Crop monitoring and forecasting systems heavily rely on observed daily meteorological data (e.g. Baruth et al., 2007) that influence crop development and then final yield (e.g. Delincé, 2017; Zampieri et al., 2017; Ceglar et al., 2016). The primary source of meteorological observations is represented by weather stations measuring the main meteorological parameters at regular time intervals, e.g.: 2-meter air temperature, cumulated precipitation, solar radiation, wind and relative humidity. The availability of such data, especially with near-real-time updates, strongly depends on the region of interest. While in regions such as Europe data are often available and retrievable with daily updates, strong limitations often characterise other regions of the world.

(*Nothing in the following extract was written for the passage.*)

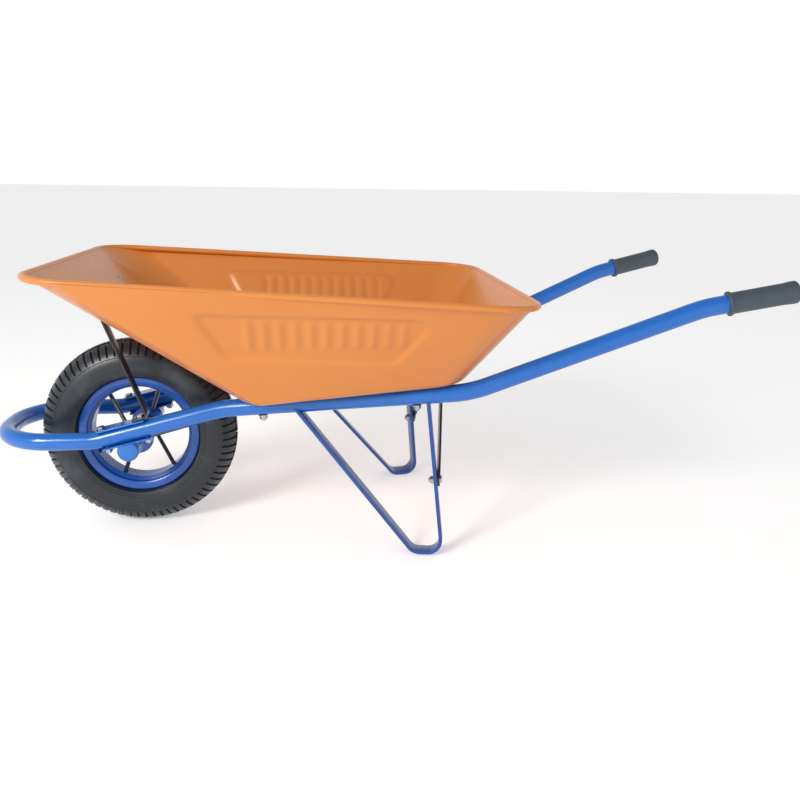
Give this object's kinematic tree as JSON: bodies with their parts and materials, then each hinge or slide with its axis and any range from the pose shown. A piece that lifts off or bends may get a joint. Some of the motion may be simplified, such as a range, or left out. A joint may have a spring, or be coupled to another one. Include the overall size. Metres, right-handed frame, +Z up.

Nevertheless, even in regions such as Europe, there are issues linked to the density of weather observations and their representativeness of local weather conditions. The density of observations is a crucial factor for meteorological parameters like precipitation, characterised by shorter spatial decorrelation scale (e.g. Gervais et al., 2014; Hofstra and New, 2009). Furthermore, the meteorological time series of observations are usually affected by inhomogeneities caused by non-climatic factors such as station relocations, changes of instruments, etc. (e.g. Toreti et al., 2010a and references therein).

Besides observations, other products combining different sources of information have been developed in the last decades. For instance, reanalyses have become an essential tool in climate and climate-impact related sciences (e.g. Ceglar et al., 2017a, Ceglar et al., 2017b; Toreti et al., 2013b; Toreti et al., 2010b). Reanalyses combine observations from different sources (e.g. weather stations, satellites) and numerical models through data assimilation (Kalnay, 2012) to provide a representation, as reliable as possible, of past and current weather conditions at the global scale. The spatial resolution of these products varies, e.g. ~55 km for JRA55 (Kobayashi et al., 2015) and 80 km for ERA-Interim (ERA-I; Dee et al., 2011), and their quality is regional and parameter dependent (e.g. Ceglar et al., 2017a, Ceglar et al., 2017b). Some reanalyses focus on longer time scales, e.g. since 1900 (ERA-20C; Poli et al., 2016) and since 1871 (2OCR; Compo et al., 2011), while others cover the last decades (e.g. ERA-Interim, JRA-55) and offer higher spatial resolution. Moreover, some of these reanalyses have been bias-corrected to get closer to observations, e.g. ERA-Interim Land (Balsamo et al., 2015), JRA-55 (Iizumi et al., 2017), and AgMERRA (based on NASA Modern Era Retrospective-analysis for Research and Applications; Ruane et al., 2015 and Rienecker et al., 2011). It is worth to mention that the last one has been specifically developed to investigate the impact of past climate on agricultural productions in the framework of the Agricultural Model Intercomparison and Improvement Project (AgMIP; Rosenzweig et al., 2013) and it has been already used in several gridded crop model exercises (e.g. Müller et al., 2017; Schauberger et al., 2017).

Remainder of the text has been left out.